§ What needs to be done:
Give back, exactly as written, the lines from the beginning of the listing through the one that contains "place @ flip)".
--- START ---
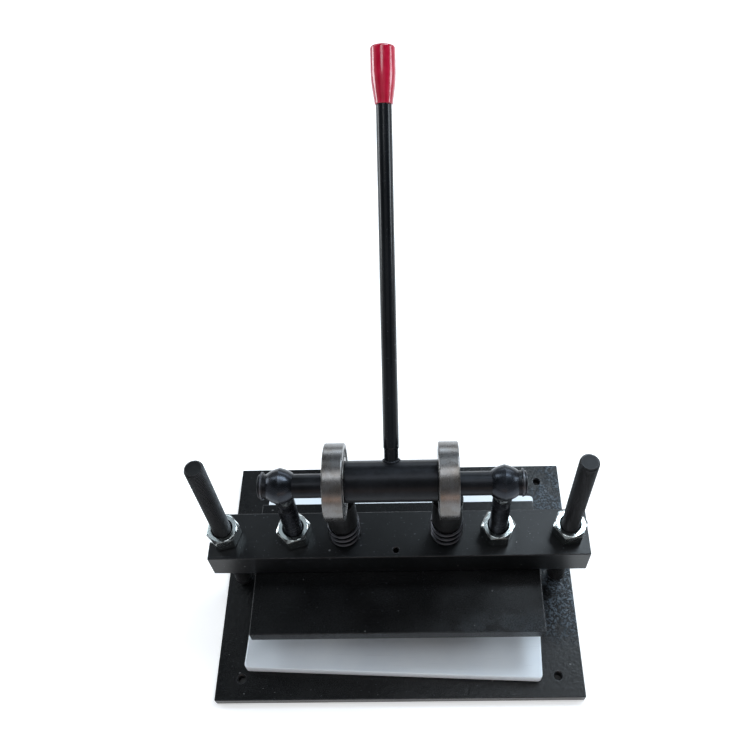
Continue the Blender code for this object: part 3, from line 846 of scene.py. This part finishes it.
def bearing_seals(prefix, side, half, place):
    """The two lipped seals, just inside the rings' faces."""
    out, dip = half - 0.35 * MM, half - 0.7 * MM
    seal = [(26.6 * MM, out, 0.1 * MM), (26.6 * MM, out - 0.9 * MM, 0), (20.1 * MM, out - 0.9 * MM, 0),
            (20.1 * MM, out - 0.15 * MM, 0.1 * MM), (20.9 * MM, out, 0.3 * MM), (21.5 * MM, dip, 0.3 * MM),
            (25.0 * MM, dip, 0.3 * MM), (25.4 * MM, out, 0.1 * MM)]
    for face, direction in (("inner", -side), ("outer", side)):
        name = "{}_{}_seal".format(prefix, face)
        flip = Matrix.Rotation(math.pi, 4, "X") if direction < 0 else Matrix.Identity(4)
        piece(name + "_lipped", lathe(softened(seal, 0.1 * MM, 3, True), 96, True), prefix, name,
              "rubber", place @ flip)


def bearings():
    for label, side in SIDES:
        prefix = "bearing_" + label
        place = at(side * BEARING_X, 0, CRANK_Z) @ ALONG_X
        lo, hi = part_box(prefix + "_outer_ring")
        half = (hi[0] - lo[0]) / 2
        bearing_rings(prefix, half, hi[2] - CRANK_Z, place)
        bearing_seals(prefix, side, half, place)


# ---- lever ------------------------------------------------------------------
LEVER_PLACE = at(0, 0, CRANK_Z) @ Matrix.Rotation(-LEVER_TILT, 4, "X")


def lever_rod():
    """A rod that is very slightly wavy, with a narrower neck at the shaft and a spigot in the knob."""
    top, neck_end = KNOB_TOP - KNOB_LENGTH - 0.3 * MM, 26 * MM
    rod_end = neck_end + 0.8 * MM
    neck_r, rod_r, spigot_r = 5.75 * MM, 6.25 * MM, 4 * MM
    rows = 40
    profile = [(0, top + 20 * MM), (spigot_r, top + 20 * MM, 0.5 * MM), (spigot_r, top, 0),
               (rod_r, top, 0.5 * MM)]
    for i in range(1, rows):
        z = top + (rod_end - top) * i / rows
        profile.append((rod_r + 40 * MICRON * math.sin(z * 55), z, 0))
    profile += [(rod_r, rod_end, 0.3 * MM), (neck_r, neck_end, 0.2 * MM), (neck_r, 5 * MM, 0), (0, 5 * MM)]
    piece("lever_rod_painted", lathe(softened(profile, 0.3 * MM), 48), "lever", "lever_rod",
          "lever", LEVER_PLACE)


def lever_knob():
    """A tapered knob with a domed end and a hole for the rod's spigot."""
    foot, knob_r = KNOB_TOP - KNOB_LENGTH, 10 * MM
    shoulder = foot + 0.42 * KNOB_LENGTH
    profile = [(0, KNOB_TOP), (6 * MM, KNOB_TOP - 0.25 * MM, 2 * MM), (knob_r, KNOB_TOP - 1 * MM, 3 * MM),
               (knob_r, shoulder, 9 * MM), (7.5 * MM, foot + 2.6 * MM, 3 * MM), (7.2 * MM, foot, 0.6 * MM),
               (4.4 * MM, foot, 0.2 * MM), (4.3 * MM, foot + 21 * MM, 0), (0, foot + 21 * MM)]
    piece("lever_knob_moulded", lathe(softened(profile, 1 * MM, 8), 72), "lever", "lever_knob",
          "red", LEVER_PLACE, 40)


# ---- carried-over nodes -----------------------------------------------------
def dress_nodes():
    """The bearings' cages and balls keep their CAD shapes and get the finished materials."""
    for label, _ in SIDES:
        finishes = {"bearing_{}_cage".format(label): "cage"}
        finishes.update({"bearing_{}_ball_{}".format(label, i + 1): "bearing" for i in range(BALL_COUNT)})
        for name, key in finishes.items():
            for slot in frame["nodes"][name].material_slots:
                slot.material = MATERIALS[key]


# ---- stage, lights and camera -----------------------------------------------
def make_floor():
    """A pale floor, dark under the base so that its through holes look dark."""
    half, z = 4.0, CAD_BOX[0].z
    mesh = bpy.data.meshes.new("floor")
    corners = [(-half, -half, z), (half, -half, z), (half, half, z), (-half, half, z)]
    mesh.from_pydata(corners, [], [(0, 1, 2, 3)])
    g = Graph("pale_floor")
    tone = g.mix(g.spread(g.noise(3, 2), 0.3, 0.7), (0.88, 0.885, 0.89), (0.9, 0.905, 0.91))
    place = g.add("ShaderNodeSeparateXYZ")
    g.put(place.inputs[0], g.where)
    # painted shade: the floor is a dark sheet under the base, so the through holes look dark; outside the
    # base the floor glows a little to stay evenly pale
    outside = g.math("MAXIMUM", g.spread(g.math("ABSOLUTE", place.outputs[0]), 0.155, 0.165),
                     g.spread(g.math("ABSOLUTE", place.outputs[1]), 0.108, 0.116))
    g.set(Base_Color=g.mix(outside, (0.1, 0.1, 0.1), tone), Roughness=0.75, Specular_IOR_Level=0.2)
    g.set(Emission_Color=(1.0, 1.0, 1.0), Emission_Strength=g.math("MULTIPLY", outside, 0.45))
    mesh.materials.append(g.material)
    floor = bpy.data.objects.new("floor", mesh)
    bpy.context.scene.collection.objects.link(floor)


def area_light(name, place, target, size, power, color):
    """A rectangular soft light at a place, turned to its target."""
    light = bpy.data.lights.new(name, "AREA")
    light.shape = "RECTANGLE"
    light.size, light.size_y = size
    light.energy = power
    light.color = color
    obj = bpy.data.objects.new(name, light)
    bpy.context.scene.collection.objects.link(obj)
    obj.location = place
    obj.rotation_euler = (Vector(target) - Vector(place)).to_track_quat("-Z", "Y").to_euler()


def make_world():
    """A dim surround, lighter near the horizon than overhead."""
    world = bpy.data.worlds.new("studio")
    bpy.context.scene.world = world
    world.use_nodes = True
    tree = world.node_tree
    direction = tree.nodes.new("ShaderNodeTexCoord")
    part = tree.nodes.new("ShaderNodeSeparateXYZ")
    ramp = tree.nodes.new("ShaderNodeValToRGB")
    tree.links.new(direction.outputs["Generated"], part.inputs[0])
    tree.links.new(part.outputs[2], ramp.inputs[0])
    tree.links.new(ramp.outputs[0], tree.nodes["Background"].inputs[0])
    stops = ramp.color_ramp.elements
    stops[0].position, stops[0].color = 0.42, (0.42, 0.43, 0.45, 1)
    stops[1].position, stops[1].color = 0.62, (0.03, 0.032, 0.036, 1)


def make_lights():
    body, knob = (0, 0, 0.1), (0, 0.22, 0.39)
    area_light("back_right_softbox", (0.9, 0.95, 2.0), body, (1.0, 0.65), 30, (0.78, 0.9, 1.0))
    area_light("back_wide_softbox", (-0.3, 0.95, 2.0), body, (1.3, 0.6), 1.5, (0.8, 0.91, 1.0))
    area_light("back_low_softbox", (0.5, 2.1, 0.95), body, (2.4, 0.6), 15, (0.8, 0.91, 1.0))
    area_light("back_left_softbox", (-1.15, 0.85, 1.5), body, (0.5, 0.8), 6, (0.85, 0.94, 1.0))
    area_light("top_softbox", (0.1, -0.12, 2.3), body, (1.6, 0.54), 11, (0.9, 0.95, 1.0))
    area_light("front_softbox", (-0.2, -1.6, 2.4), body, (2.4, 1.5), 3, (0.92, 0.96, 1.0))
    area_light("left_softbox", (-1.44, 0.5, 0.5), knob, (0.7, 0.4), 7, (0.9, 0.96, 1.0))
    area_light("right_softbox", (1.44, 0.22, 0.82), knob, (0.55, 0.45), 6, (0.82, 0.92, 1.0))
    area_light("warm_fill", (0.1, -1.5, 0.45), body, (1.6, 0.35), 1.6, (1.0, 0.62, 0.42))


def make_camera():
    """The camera's position, direction, roll and focal length, in the frame's own space."""
    camera = bpy.data.cameras.new("camera")
    camera.sensor_width = 36
    camera.lens = 39.33
    camera.shift_x = -0.035
    camera.clip_start = 0.01
    obj = bpy.data.objects.new("camera", camera)
    bpy.context.scene.collection.objects.link(obj)
    place = Matrix.Translation((23.83 * MM, -314.37 * MM, 776.9 * MM))
    elevation, yaw, roll = math.radians(54.07), math.radians(-2.2), math.radians(-2.86)
    level = math.cos(elevation)
    forward = Vector((math.sin(yaw) * level, math.cos(yaw) * level, -math.sin(elevation)))
    right = Vector((math.cos(yaw), -math.sin(yaw), 0))
    up = right.cross(forward)
    right_rolled = math.cos(roll) * right + math.sin(roll) * up
    up_rolled = math.cos(roll) * up - math.sin(roll) * right
    axes = Matrix((right_rolled, up_rolled, -forward)).transposed().to_4x4()
    obj.matrix_world = place @ axes
    bpy.context.scene.camera = obj
    bpy.context.scene.view_settings.view_transform = "Standard"


make_camera()
base_plate()
cutting_board()
crossbeam()
platen()
columns()
nuts()
eye_bolts()
guide_posts()
springs()
eccentric_shaft()
weld_bead()
retaining_rings()
bearings()
lever_rod()
lever_knob()
dress_nodes()
make_floor()
make_world()
make_lights()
--- END ---
§ Completed exercise:
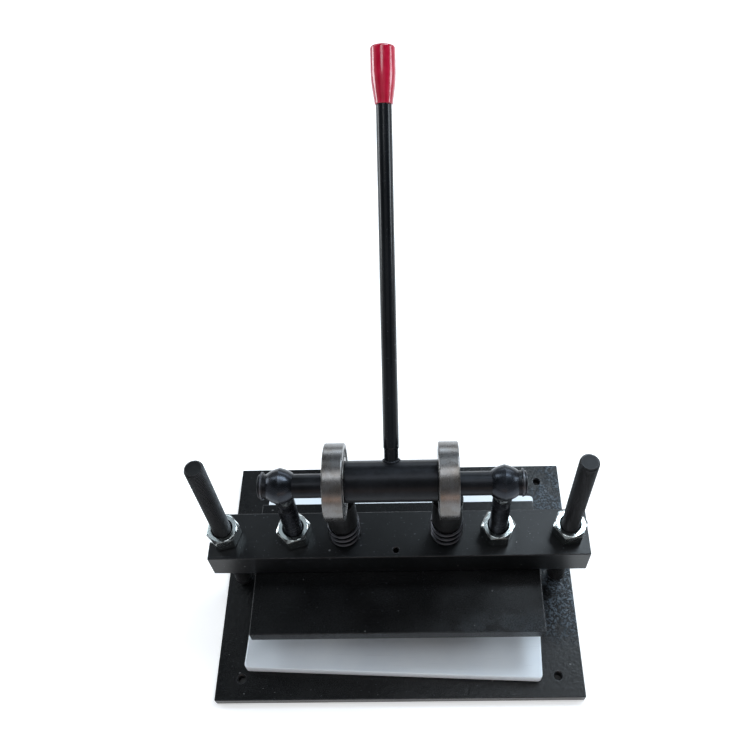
Continue the Blender code for this object: part 3, from line 846 of scene.py. This part finishes it.
def bearing_seals(prefix, side, half, place):
    """The two lipped seals, just inside the rings' faces."""
    out, dip = half - 0.35 * MM, half - 0.7 * MM
    seal = [(26.6 * MM, out, 0.1 * MM), (26.6 * MM, out - 0.9 * MM, 0), (20.1 * MM, out - 0.9 * MM, 0),
            (20.1 * MM, out - 0.15 * MM, 0.1 * MM), (20.9 * MM, out, 0.3 * MM), (21.5 * MM, dip, 0.3 * MM),
            (25.0 * MM, dip, 0.3 * MM), (25.4 * MM, out, 0.1 * MM)]
    for face, direction in (("inner", -side), ("outer", side)):
        name = "{}_{}_seal".format(prefix, face)
        flip = Matrix.Rotation(math.pi, 4, "X") if direction < 0 else Matrix.Identity(4)
        piece(name + "_lipped", lathe(softened(seal, 0.1 * MM, 3, True), 96, True), prefix, name,
              "rubber", place @ flip)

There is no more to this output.